Work required
Could you output each line of the data that follows exactly?

Collected material
◇ ◇ ◇
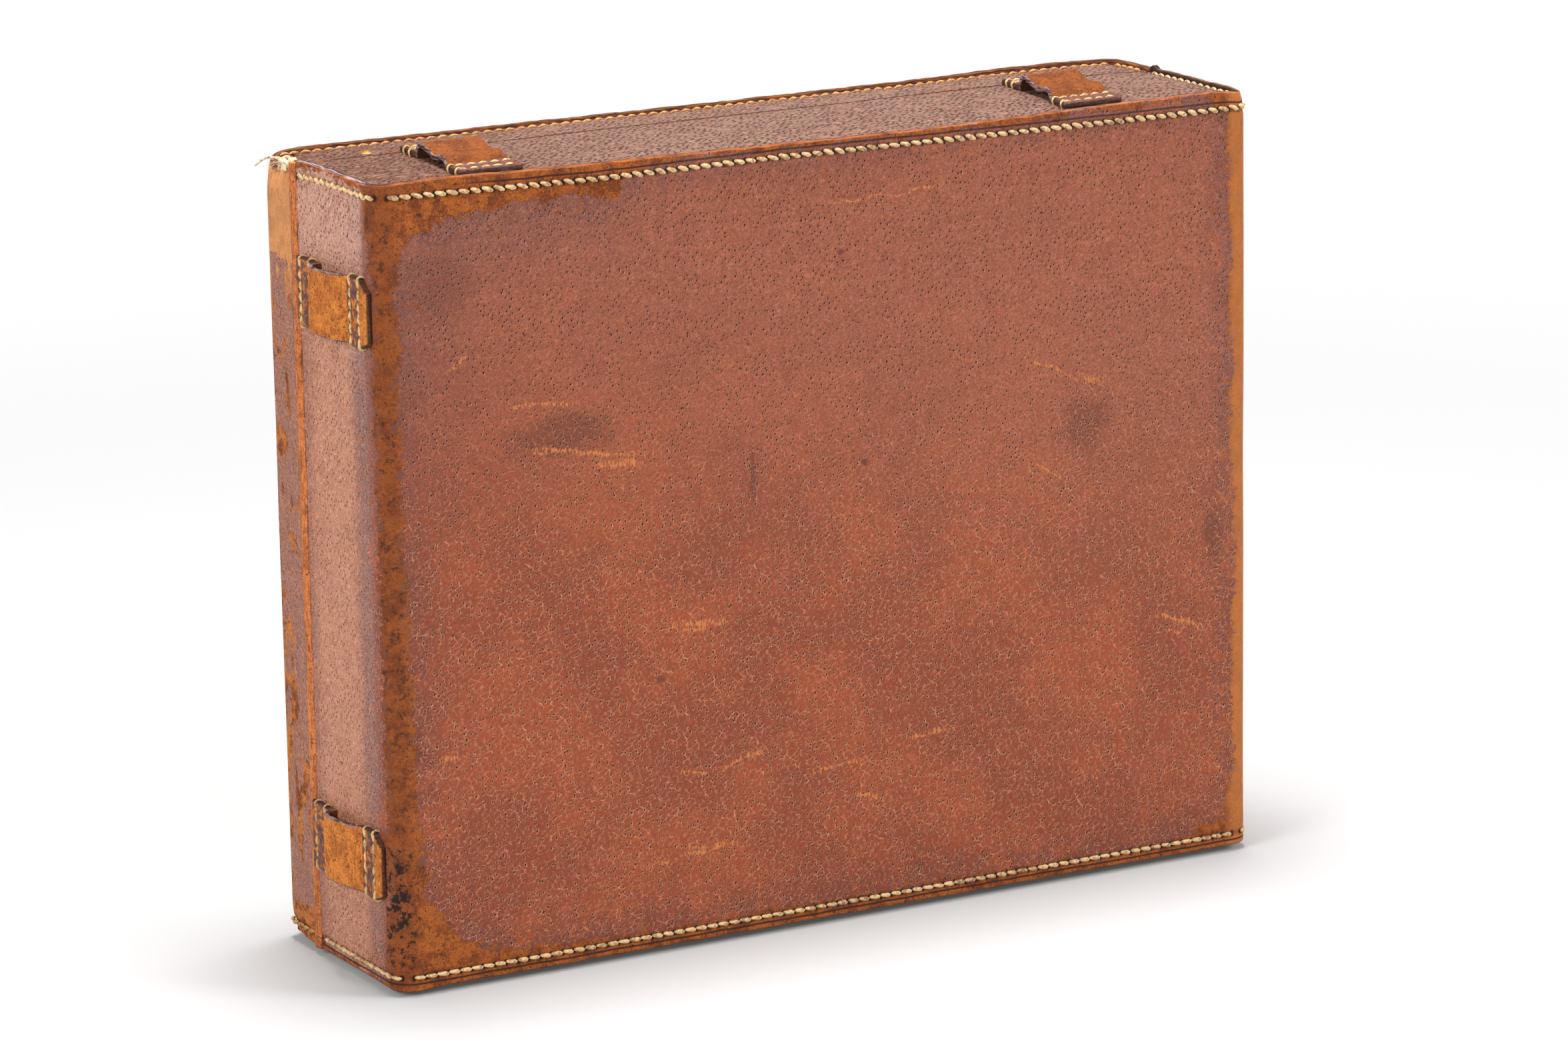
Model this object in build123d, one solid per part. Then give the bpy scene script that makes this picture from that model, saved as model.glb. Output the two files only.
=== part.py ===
"""A hand-sewn leather camera case that stands on its long narrow side.

The deep tray is the base, the shallow rear half is the lid, and both hang on one leather
fold along the left narrow side. Millimetres. +Z is up, -Y is the big face of the base,
+Y is the back of the lid, -X is the hinge side and +X is the side with the lock.
The origin is the middle of the bounding box, on the plane that the case stands on.
"""
import os

from build123d import *

# Overall size of the leather box
case_width = 317.0
case_height = 254.5
base_depth = 58.3
lid_depth = 25.3
bend_radius = 7.0
soft_bend_radius = 10.0

# Leather, boards and cloth
leather = 2.4
panel_step = 1.2
crest_chamfer = 0.5
lid_board = 1.8
frame_board = 2.2
divider_board = 4.0
cloth = 0.6

# Parting line, fold and inner lip
split_gap = 0.3
fold_width = 4.0
fold_leather = 0.9
lip_height = 7.0
lip_clearance = 0.6
lip_setback = 12.0
hinge_cloth = 0.8
hinge_cloth_reach = 10.0
hinge_cloth_margin = 1.0

# Compartments inside the base
camera_room = 188.0
divider_drop = 3.0

# Box-stitched seams
seam_inset = 4.0
seam_end = 2.0
thread = 1.0
thread_proud = 0.4

# Strap keepers: two folded tabs with an arch of leather between them
keeper_length = 22.0
keeper_tab = 3.4
keeper_strip = 1.6
keeper_crown = 7.2
front_tab = 10.5
strap_gap = 23.0
rear_tab = 15.5
keeper_row_edge = 1.9
keeper_row_pitch = 6.7
rear_row_edge = 4.0
thread_sink = 0.5
side_keeper_from_front = 4.5
side_keeper_low = 28.0
side_keeper_from_top = 28.5
end_keeper_from_front = 8.5
end_keeper_left = 36.5
end_keeper_from_right = 35.5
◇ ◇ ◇
Result for this task
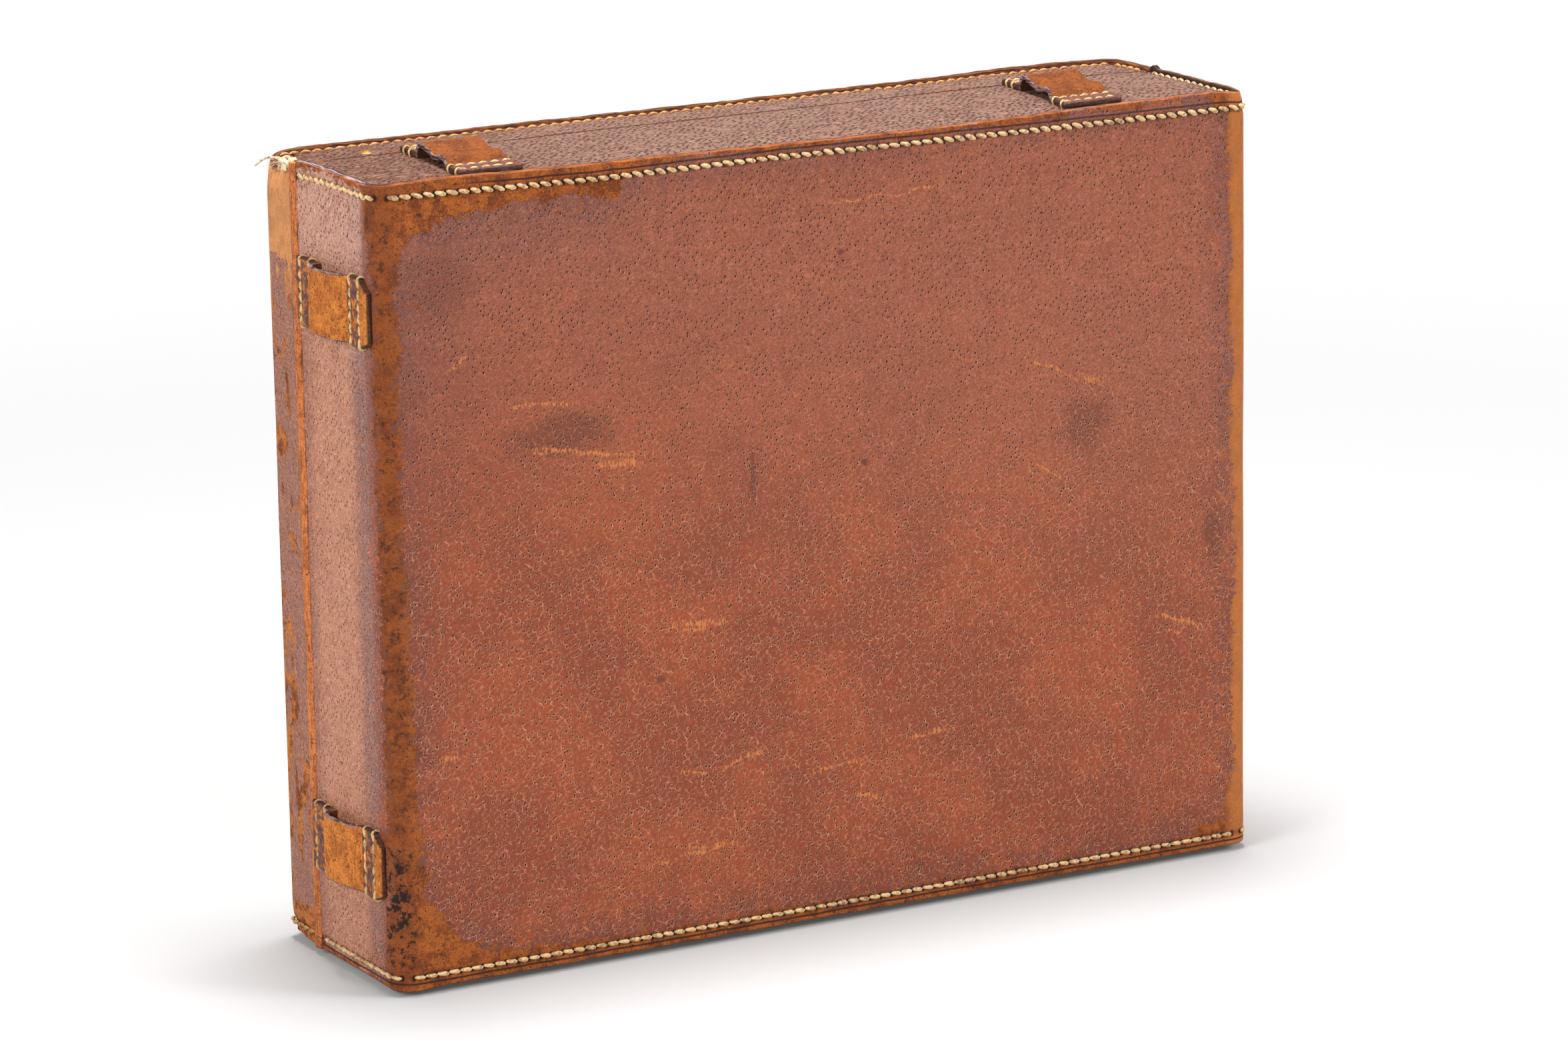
Model this object in build123d, one solid per part. Then give the bpy scene script that makes this picture from that model, saved as model.glb. Output the two files only.
=== part.py ===
"""A hand-sewn leather camera case that stands on its long narrow side.

The deep tray is the base, the shallow rear half is the lid, and both hang on one leather
fold along the left narrow side. Millimetres. +Z is up, -Y is the big face of the base,
+Y is the back of the lid, -X is the hinge side and +X is the side with the lock.
The origin is the middle of the bounding box, on the plane that the case stands on.
"""
import os

from build123d import *

# Overall size of the leather box
case_width = 317.0
case_height = 254.5
base_depth = 58.3
lid_depth = 25.3
bend_radius = 7.0
soft_bend_radius = 10.0

# Leather, boards and cloth
leather = 2.4
panel_step = 1.2
crest_chamfer = 0.5
lid_board = 1.8
frame_board = 2.2
divider_board = 4.0
cloth = 0.6

# Parting line, fold and inner lip
split_gap = 0.3
fold_width = 4.0
fold_leather = 0.9
lip_height = 7.0
lip_clearance = 0.6
lip_setback = 12.0
hinge_cloth = 0.8
hinge_cloth_reach = 10.0
hinge_cloth_margin = 1.0

# Compartments inside the base
camera_room = 188.0
divider_drop = 3.0

# Box-stitched seams
seam_inset = 4.0
seam_end = 2.0
thread = 1.0
thread_proud = 0.4

# Strap keepers: two folded tabs with an arch of leather between them
keeper_length = 22.0
keeper_tab = 3.4
keeper_strip = 1.6
keeper_crown = 7.2
front_tab = 10.5
strap_gap = 23.0
rear_tab = 15.5
keeper_row_edge = 1.9
keeper_row_pitch = 6.7
rear_row_edge = 4.0
thread_sink = 0.5
side_keeper_from_front = 4.5
side_keeper_low = 28.0
side_keeper_from_top = 28.5
end_keeper_from_front = 8.5
end_keeper_left = 36.5
end_keeper_from_right = 35.5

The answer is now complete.